Section 387(d) - unreasonable refusal by the employer to allow the person to have a support person to assist at any discussions relating to dismissal

[247] I am satisfied that Mr Emery was given every opportunity to have a support person present during the meetings he had with Ms Watts and Mr Snook and that he exercised that right without hindrance.

Section 387(e) - poor performance

[248] Mr Emery’s dismissal did not relate to performance. This is not a matter I therefore need to consider.

Section 387(f) and (g) - the size of the employer’s business and absence of dedicated human resource management specialists or expertise

[249] The City is a large employer. It has a dedicated HR group and, at least in one meeting between Mr Holland and Ms Watts, a lawyer was present.

[250] The City also has well developed and long standing policies in relation to its Code of Conduct and Discipline Practice.

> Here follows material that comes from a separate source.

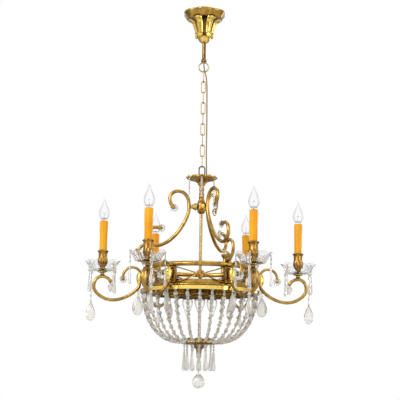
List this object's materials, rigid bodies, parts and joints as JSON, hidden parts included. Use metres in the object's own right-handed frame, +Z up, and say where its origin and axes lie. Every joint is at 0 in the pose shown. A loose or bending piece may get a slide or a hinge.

[251] Given its in-house HR expertise and its well-developed policies, the deficiencies in the process adopted by the City are difficult to comprehend. While I accept the uncontested evidence of Ms Watts that she had recently taken up her role at the City, and of the high level of turnover in the HR area at the time, Ms Watts is an experienced HR professional. She had come from another HR role to work for the City. Given her recent arrival in the role it might be expected that she would be guided by the policies and procedures of the City. Further, Mr Holland was frequently consulted by Ms Watts, Mr Snook and Ms Pastor. Mr Holland has some background in HR and, at the time of the investigation, was Acting Director Corporate Services. In such a senior role it can be reasonably anticipated he would be alert to the need to ensure policies and procedures for conducting an investigation are adhered to.

[252] It is reasonable to expect that the City would have adhered to its policies and procedures in undertaking the investigation and decision in relation to Mr Emery. In some respects the evidence suggests it did not and there is no reasonable excuse for this.

(h) other matters

[253] I am satisfied on the evidence before me that Mr Snook should have stood down from the investigation. Whilst I can appreciate the desire of the City to have the line manager involved in an investigation this can only be a sound decision when the line manager is not involved in relation to the conduct complained of. In this case Mr Snook is said to have approved the work.

[254] I accept the evidence of Mr Emery that he put in the investigation meeting that Mr Snook approved the work. This was supported by the evidence of Mr Hardbattle. I do not accept Ms Watts’ evidence that it is “common” for an employee to make such a claim in circumstances such as those confronting Mr Emery.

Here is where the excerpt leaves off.